Even when bloggers get off their arses and head out to 'report' real events via their blogs, there's something missing...
When one of the best of the bloggers, Joshua Micah Marshall, brought his laptop to New Hampshire and tried to cover the race in the more traditional manner, the results were less than satisfying; his posts failed to convey the atmosphere of those remarkable days between Iowa and the first primary.
The blog-geek was probably freaked out at being in a room full of people and lost his muse.

Not really related to any of the above is the rise of the mp3 blog. When I was starting out in the online world in the mid 90s, and mp3 started to raise its ugly head, there was a flood of illegal and semi-legal mp3 trading sites. I submitted my band's mp3s to every one I could find, just to get the music out there. I used to keep a folder of the sites that we were on, but they got closed down, moved, and shared their contents with others to the point that I just gave up, and concentrated on some of the bigger sites that were moving into the mp3 realm (also now mostly defunct: eg. mp3.com, amp3.com, garageband (been and gone and been again), mp3.com.au and the like). It may be that the illegal mp3 site has rolled along at about the same rate as normal, but a new variation on that sort of site has been spawned via blogs: mp3 blogging.

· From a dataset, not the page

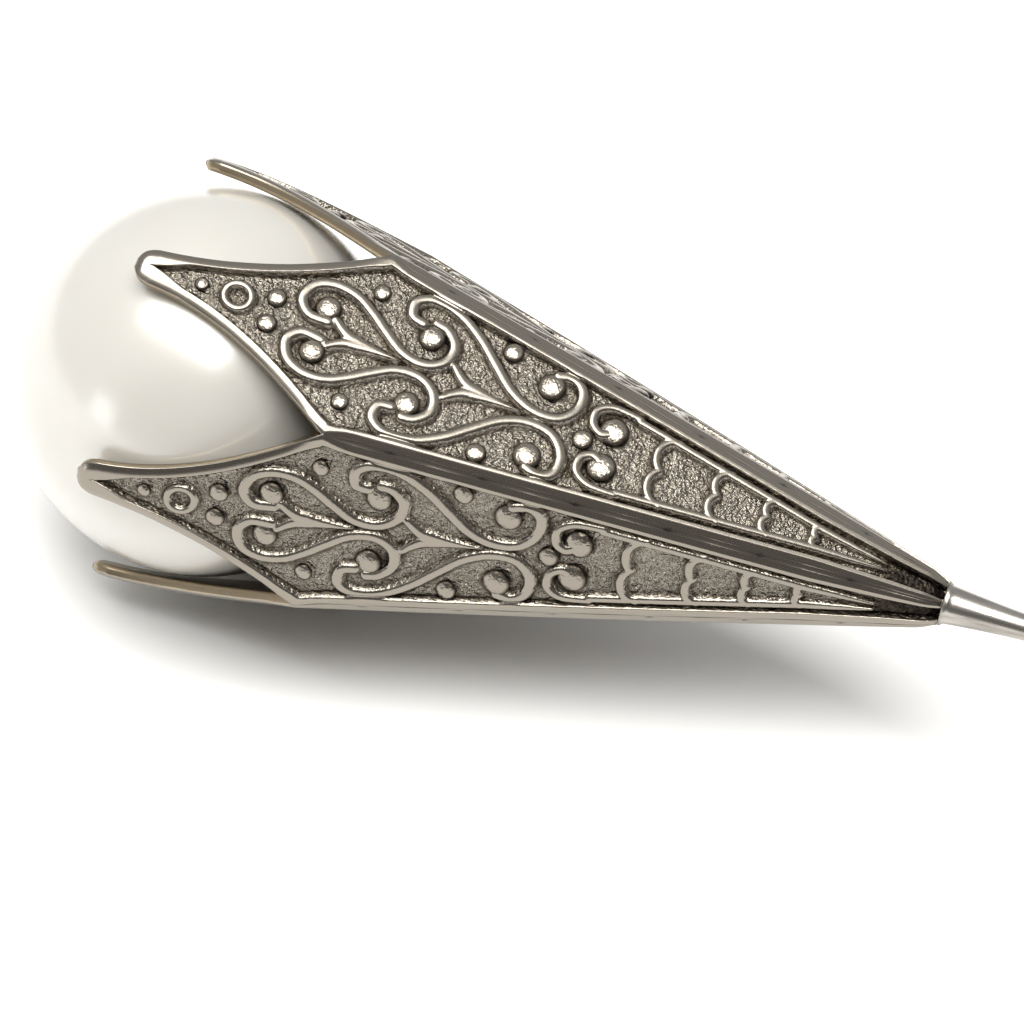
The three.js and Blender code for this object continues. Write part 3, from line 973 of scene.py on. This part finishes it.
mouth_angle = math.asin((SHANK_R + BORE_GAP) / PEARL_R)
pearl_profile = [(-PEARL_U + PEARL_R * math.cos(a), PEARL_R * math.sin(a))
                 for a in np.linspace(math.pi, mouth_angle, PEARL_STEPS)]
pearl_profile[0] = (pearl_profile[0][0], 0.0)
hole_end = -PEARL_U + PEARL_R - PEG_DEPTH - HOLE_SPARE
pearl_profile += [(hole_end, SHANK_R + BORE_GAP), (hole_end, 0.0)]
pearl = turned("lacquered_pearl", pearl_profile, PEARL)
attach(pearl, "pin")
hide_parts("pearl")
print("pearl faces", len(pearl.data.polygons))

# %% [markdown]
# ## The wire
# The wire swells into a neck where it leaves the calyx, and is ground to a point at its far end.
# A curve with a bevel could taper too, but one profile holds the peg, collar, neck and point exactly.

# %% Turn the wire
NECK_R = 0.82
NECK_LENGTH = 4.4
NECK_POWER = 1.6
POINT_LENGTH = 14
POINT_TIP_R = 0.06
POINT_POWER = 1.5
PIN_LENGTH = 200
FIT_GAP = 0.12
COLLAR_GAP = 0.01
COLLAR_R = 0.95
PEG_CHAMFER = 0.05
TAPER_STEPS = 24
TAPER_START = 0.02  # where the neck's curve is taken up, past the collar
POINT_X = PIN_LENGTH - PEARL_U - PEARL_R

peg_end = -PEARL_U + PEARL_R - PEG_DEPTH
wire_profile = [(peg_end, 0.0), (peg_end, SHANK_R - PEG_CHAMFER), (peg_end + PEG_CHAMFER, SHANK_R)]
wire_profile += [(COLLAR_GAP, SHANK_R), (COLLAR_GAP, COLLAR_R)]
wire_profile += [(FIT_GAP + NECK_LENGTH * t, SHANK_R + (NECK_R - SHANK_R) * (1 - t) ** NECK_POWER)
                 for t in np.linspace(TAPER_START, 1, TAPER_STEPS)]
wire_profile += [(POINT_X - POINT_LENGTH * (1 - t),
                  POINT_TIP_R + (SHANK_R - POINT_TIP_R) * (1 - t**POINT_POWER))
                 for t in np.linspace(0, 1, TAPER_STEPS)]
wire_profile += [(POINT_X, 0.0)]
wire = turned("drawn_wire", wire_profile, STEEL, steps=WIRE_STEPS)
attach(wire, "pin")
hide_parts("shank")
print("wire from", round(peg_end, 1), "to", POINT_X, "mm")

# %% [markdown]
# ## The point guard
# The guard is a drawn tube closed at one end, with a crimped ring at its mouth. Rounded corners and
# two rolled grooves are the marks of how such tubes are made. A Bevel modifier would round every
# edge alike, so the rounds and grooves are put into the profiles, only where a tool leaves them.

# %% Sizes of the guard, in millimetres
GUARD_R = 1.8
GUARD_WALL = 0.35
GUARD_LENGTH = 14
GUARD_END = 0.8
GUARD_OVER_POINT = 1.2
RING_R = 2.2
RING_LENGTH = 1.8
RING_PLATE = 0.5
EDGE_ROUND = 0.3
RING_ROUND = 0.15
ROLLED_AT = (3.4, 4.2)  # from the mouth
ROLLED_DEPTH = 0.07
ROLLED_HALF = 0.22
GUARD_FILM = 0.08
RING_FILM = 0.12
guard_tip = POINT_X + GUARD_OVER_POINT + GUARD_END
guard_mouth = guard_tip - GUARD_LENGTH
print("guard's mouth at", round(guard_mouth, 2), "mm, its end at", round(guard_tip, 2))


# %% Turn the barrel
def rounded(x, radius, bend, start, end, steps=8):
    """A quarter arc that rounds an outer corner; angles are in degrees from the +x direction."""
    return [(x + bend * math.cos(math.radians(a)), radius + bend * math.sin(math.radians(a)))
            for a in np.linspace(start, end, steps)]


def rolled_groove(at, radius, steps=9):
    """A shallow groove, as a cosine dip in the profile."""
    return [(at + ROLLED_HALF * t, radius - ROLLED_DEPTH * math.cos(math.pi * t / 2) ** 2)
            for t in np.linspace(-1, 1, steps)]


inside = GUARD_R - GUARD_WALL
barrel_profile = [(guard_tip - GUARD_END, 0.0), (guard_tip - GUARD_END, inside), (guard_mouth, inside),
                  (guard_mouth, GUARD_R)]
for at in ROLLED_AT:
    barrel_profile += rolled_groove(guard_mouth + at, GUARD_R)
barrel_profile += rounded(guard_tip - EDGE_ROUND, GUARD_R - EDGE_ROUND, EDGE_ROUND, 90, 0)
barrel_profile += [(guard_tip, 0.0)]
barrel = turned("drawn_guard", barrel_profile, SILVER)
set_marks(barrel, patina=GUARD_FILM)
print("barrel faces", len(barrel.data.polygons))

# %% Turn the ring
ring_bore = SHANK_R + 2 * FIT_GAP
skirt = GUARD_R + BORE_GAP
face = guard_mouth - BORE_GAP - RING_PLATE
ring_profile = [(face, ring_bore)]
ring_profile += rounded(face + RING_ROUND, RING_R - RING_ROUND, RING_ROUND, 180, 90)
ring_profile += rounded(face + RING_LENGTH - RING_ROUND, RING_R - RING_ROUND, RING_ROUND, 90, 0)
ring_profile += [(face + RING_LENGTH, skirt), (guard_mouth - BORE_GAP, skirt)]
ring_profile += [(guard_mouth - BORE_GAP, ring_bore)]
ring = turned("crimped_ring", ring_profile, SILVER, closed=True)
set_marks(ring, patina=RING_FILM)
for piece, node in ((barrel, "guard_barrel"), (ring, "guard_ring")):
    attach(piece, "guard")
    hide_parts(node)
print("guard from", round(face, 2), "to", round(guard_tip, 2), "mm along the pin")

# %% [markdown]
# ## Pieces that stay as packed
# The cup, the core and the guard's sleeve are hidden. Each could be turned again with finer steps,
# but nobody would see it, and their solids already have the right shape. So they keep their solids
# and only take a finish.

# %% Finish the hidden pieces
HIDDEN = {"pearl_cup": STEEL, "calyx_bush": STEEL, "guard_liner": NYLON}
for node, material in HIDDEN.items():
    data = frame["nodes"][node].data
    data.materials.clear()
    data.materials.append(material)
print("finished", list(HIDDEN))

# %% [markdown]
# ## The floor
# The pin lies on a plain pale surface. The floor is a single sheet, because nothing of it is seen but
# its colour, its shadow and what the metal mirrors of it. A photographer's curved backdrop would do
# the same, and isn't needed when the camera looks down.

# %% Set the floor
FLOOR_HALF = 3.0


def pale_floor():
    material, tree, shader = new_material("pale_floor")
    colour = ramp(tree, noise(tree, 3, 2), [(0.3, (0.93, 0.93, 0.925)), (0.7, (0.95, 0.95, 0.945))])
    tree.links.new(colour, shader.inputs["Base Color"])
    shader.inputs["Roughness"].default_value = 0.9
    shader.inputs["Specular IOR Level"].default_value = 0.1
    mesh = bpy.data.meshes.new("floor")
    corners = [(x * FLOOR_HALF, y * FLOOR_HALF, 0) for x, y in ((-1, -1), (1, -1), (1, 1), (-1, 1))]
    mesh.from_pydata(corners, [], [(0, 1, 2, 3)])
    mesh.materials.append(material)
    floor = bpy.data.objects.new("floor", mesh)
    bpy.context.scene.collection.objects.link(floor)
    return floor


pale_floor()
print("floor", 2 * FLOOR_HALF, "m across")

# %% [markdown]
# ## The light
# Polished metal and lacquer show their surroundings, so the lights are most of the look. Many small
# lamps would leave many hard spots. One large soft panel overhead gives the pearl its broad highlight
# and whitens the floor, and a small weak lamp, low on the left in front, gives the second, smaller
# one. The room is bright behind, above and to the left, and darkens towards the front and the right,
# which puts the dark tones into the petals and the shaded side of the pearl.

# %% Set the lights
def area_light(name, offset, width, depth, watts, colour=(1, 1, 1)):
    """A rectangular light that looks at the calyx from an offset in metres."""
    light = bpy.data.lights.new(name, "AREA")
    light.shape = "RECTANGLE"
    light.size, light.size_y = width, depth
    light.energy = watts
    light.color = colour
    lamp = bpy.data.objects.new(name, light)
    lamp.location = HEAD + Vector(offset)
    lamp.rotation_euler = (-Vector(offset)).to_track_quat("-Z", "Y").to_euler()
    bpy.context.scene.collection.objects.link(lamp)


LIT_U = 18
HEAD = BLUNT - AXIS * LIT_U * MM
area_light("overhead", (-0.04, -0.11, 0.7), 0.74, 0.52, 7.5, (1.0, 0.985, 0.955))
area_light("low_lamp", (-0.34, -0.37, 0.04), 0.12, 0.12, 0.12)

# %% Set the room
ROOM_TILT = {"Y": 0.9, "Z": 0.6, "X": -0.6}  # which way the room gets brighter
ROOM_DARK = (0.36, (0.30, 0.29, 0.28))
ROOM_BRIGHT = (0.56, (0.9, 0.9, 0.9))
ROOM_STRENGTH = 0.62

world = bpy.data.worlds.new("soft_room")
bpy.context.scene.world = world
world.use_nodes = True
tree = world.node_tree
background = tree.nodes["Background"]
coords = tree.nodes.new("ShaderNodeTexCoord")
split = tree.nodes.new("ShaderNodeSeparateXYZ")
tree.links.new(coords.outputs["Generated"], split.inputs["Vector"])
behind, above, left = (maths(tree, "MULTIPLY", split.outputs[way], share) for way, share in ROOM_TILT.items())
towards_light = maths(tree, "ADD", maths(tree, "ADD", behind, above), left)
room = ramp(tree, maths(tree, "MULTIPLY_ADD", towards_light, 0.5, 0.5), [ROOM_DARK, ROOM_BRIGHT])
tree.links.new(room, background.inputs["Color"])
background.inputs["Strength"].default_value = ROOM_STRENGTH
print("room strength", ROOM_STRENGTH)

# %% [markdown]
# ## The camera
# The head is seen from above, close to, with the wire running out of the picture on the right. A
# camera that tracks the pin would be simpler, but its roll couldn't be chosen. So its place, its
# direction and its roll are given, and a long lens keeps the head nearly free of perspective.

# %% Set the camera
CAMERA_AT = (-45.20, -143.25, 152.40)  # millimetres
CAMERA_AZIMUTH = 13.52  # degrees, as the other two
CAMERA_ELEVATION = 44.83
CAMERA_ROLL = 5.77
LENS_MM = 179.0
SENSOR_MM = 36
NEAREST_SEEN = 0.01


def turned_camera():
    """A camera looking along the given azimuth and elevation, rolled about its own view."""
    azimuth, elevation, roll = (math.radians(a) for a in (CAMERA_AZIMUTH, CAMERA_ELEVATION, CAMERA_ROLL))
    back = Vector((math.sin(azimuth) * math.cos(elevation), -math.cos(azimuth) * math.cos(elevation),
                   math.sin(elevation)))
    right = Vector((0, 0, 1)).cross(back).normalized()
    up = back.cross(right)
    rolled_right = right * math.cos(roll) + up * math.sin(roll)
    rolled_up = back.cross(rolled_right)
    data = bpy.data.cameras.new("camera")
    data.lens = LENS_MM
    data.sensor_width = SENSOR_MM
    data.clip_start = NEAREST_SEEN
    camera = bpy.data.objects.new("camera", data)
    camera.matrix_world = Matrix((
        (rolled_right.x, rolled_up.x, back.x, CAMERA_AT[0] * MM),
        (rolled_right.y, rolled_up.y, back.y, CAMERA_AT[1] * MM),
        (rolled_right.z, rolled_up.z, back.z, CAMERA_AT[2] * MM),
        (0, 0, 0, 1)))
    bpy.context.scene.collection.objects.link(camera)
    return camera


bpy.context.scene.camera = turned_camera()
bpy.context.scene.view_settings.view_transform = "Standard"
print("camera lens", LENS_MM, "mm")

MP3 blogs usually operate under a 'fair use' arrangement. They make mp3s available for a short amount of time, usually with a wee review or recommendation (definitely not a hallmark of the older illegal sites, which tended to just be eat-all-you-can directories), tend to cover a theme or genre, and will more often than not contain a link to a store where you can buy the CD or 'retail' mp3. Now that's fair use. They're great. For a good starting point, try here (link courtesy of dubber at the wireless). My favourite of the moment is Fluxblog (probably because of the tagline: Fluxblog is so hot right now).